-- PROBLEM DETAILS --
Return the line containing "for node in", the line containing "obj.data.transform(world)", and every line between them, exactly as they stand. Output nothing else.

-- GIVEN MATERIAL --

────────────────

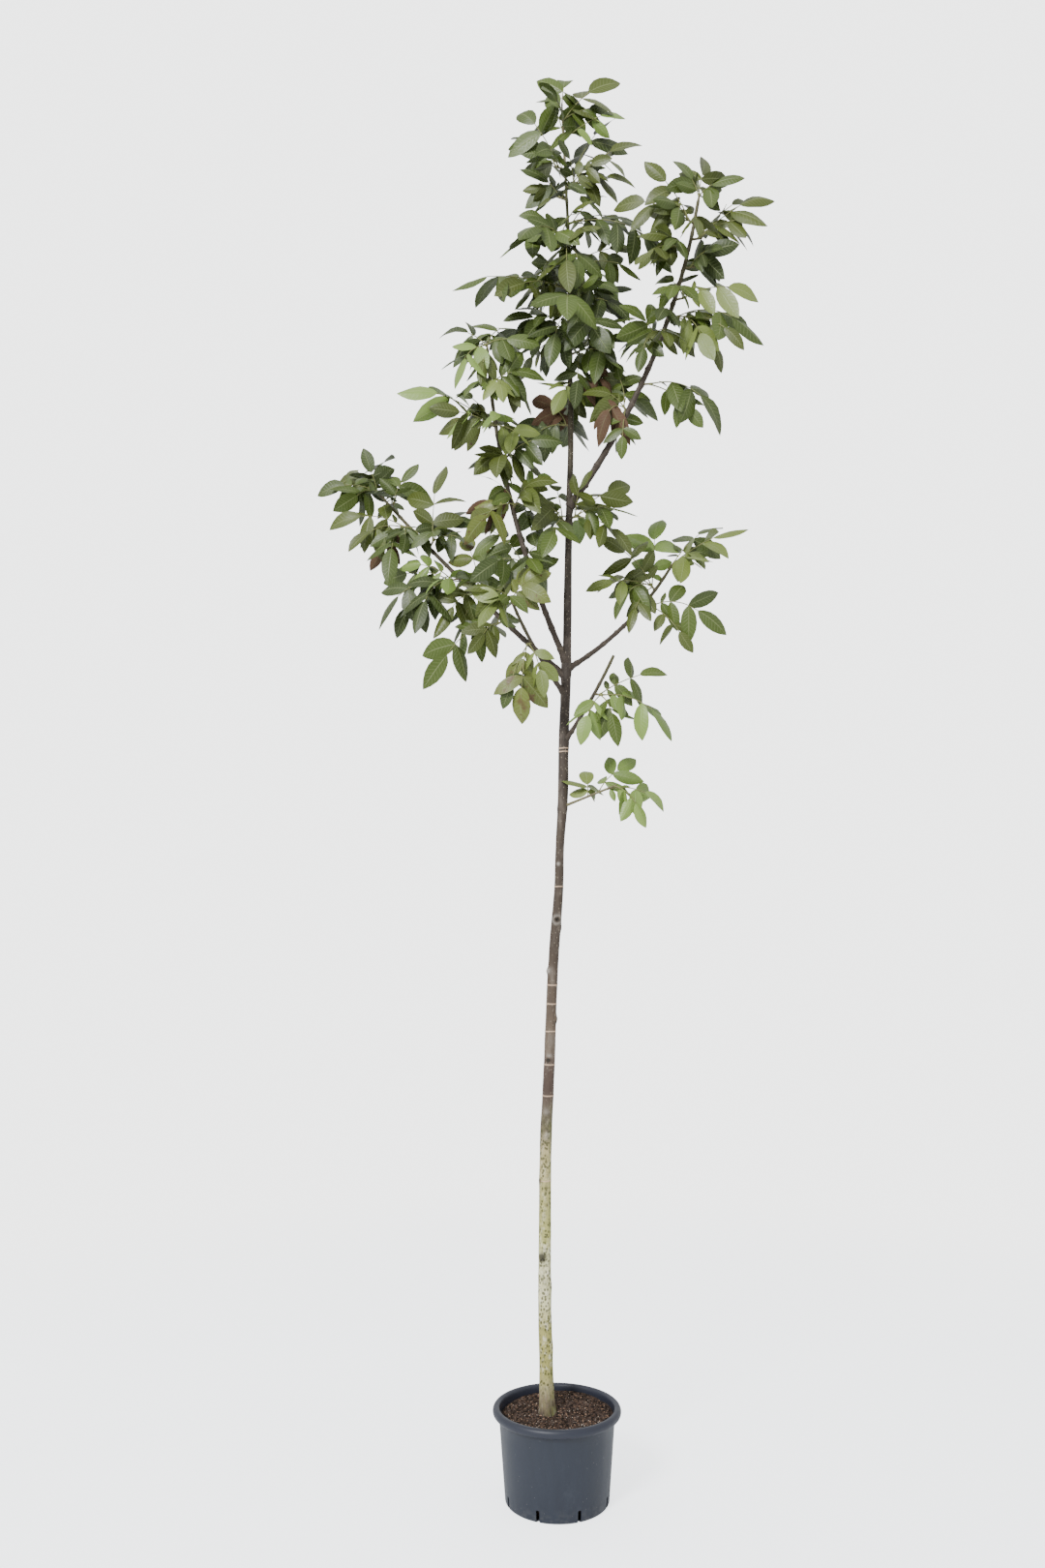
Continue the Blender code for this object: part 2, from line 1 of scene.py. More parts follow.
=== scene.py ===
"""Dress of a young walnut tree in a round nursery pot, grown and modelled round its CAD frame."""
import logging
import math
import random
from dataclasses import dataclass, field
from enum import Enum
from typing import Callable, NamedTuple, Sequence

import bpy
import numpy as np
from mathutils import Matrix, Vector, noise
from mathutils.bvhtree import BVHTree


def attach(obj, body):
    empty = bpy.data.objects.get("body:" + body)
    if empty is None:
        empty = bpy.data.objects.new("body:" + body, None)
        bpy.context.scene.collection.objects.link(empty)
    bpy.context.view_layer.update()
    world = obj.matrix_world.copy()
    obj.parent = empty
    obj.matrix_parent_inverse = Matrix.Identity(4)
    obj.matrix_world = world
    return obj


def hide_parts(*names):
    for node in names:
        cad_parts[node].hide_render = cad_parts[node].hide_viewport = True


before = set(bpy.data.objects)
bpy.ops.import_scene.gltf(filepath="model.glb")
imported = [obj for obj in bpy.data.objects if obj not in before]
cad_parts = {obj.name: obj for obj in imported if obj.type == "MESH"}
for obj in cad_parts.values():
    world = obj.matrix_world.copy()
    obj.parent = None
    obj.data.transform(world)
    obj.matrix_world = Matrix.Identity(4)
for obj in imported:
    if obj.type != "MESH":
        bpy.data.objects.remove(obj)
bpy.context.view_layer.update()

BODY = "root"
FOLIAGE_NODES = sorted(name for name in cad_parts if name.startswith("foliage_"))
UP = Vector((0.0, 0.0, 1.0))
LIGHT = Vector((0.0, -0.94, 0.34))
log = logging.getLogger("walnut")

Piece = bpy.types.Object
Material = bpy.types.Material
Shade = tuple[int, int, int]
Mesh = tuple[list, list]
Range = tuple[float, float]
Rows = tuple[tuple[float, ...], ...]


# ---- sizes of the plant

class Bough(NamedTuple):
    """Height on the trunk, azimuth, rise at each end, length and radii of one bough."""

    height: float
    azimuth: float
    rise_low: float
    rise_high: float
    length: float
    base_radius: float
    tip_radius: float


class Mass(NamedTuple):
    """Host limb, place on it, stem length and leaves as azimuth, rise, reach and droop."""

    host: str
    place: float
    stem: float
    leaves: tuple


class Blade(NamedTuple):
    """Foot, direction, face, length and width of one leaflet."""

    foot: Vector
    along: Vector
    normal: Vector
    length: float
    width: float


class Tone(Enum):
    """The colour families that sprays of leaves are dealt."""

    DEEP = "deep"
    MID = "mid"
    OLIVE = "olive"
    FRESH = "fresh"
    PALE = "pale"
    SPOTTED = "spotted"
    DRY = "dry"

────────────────

-- COMPLETE ANSWER --
    for node in names:
        cad_parts[node].hide_render = cad_parts[node].hide_viewport = True


before = set(bpy.data.objects)
bpy.ops.import_scene.gltf(filepath="model.glb")
imported = [obj for obj in bpy.data.objects if obj not in before]
cad_parts = {obj.name: obj for obj in imported if obj.type == "MESH"}
for obj in cad_parts.values():
    world = obj.matrix_world.copy()
    obj.parent = None
    obj.data.transform(world)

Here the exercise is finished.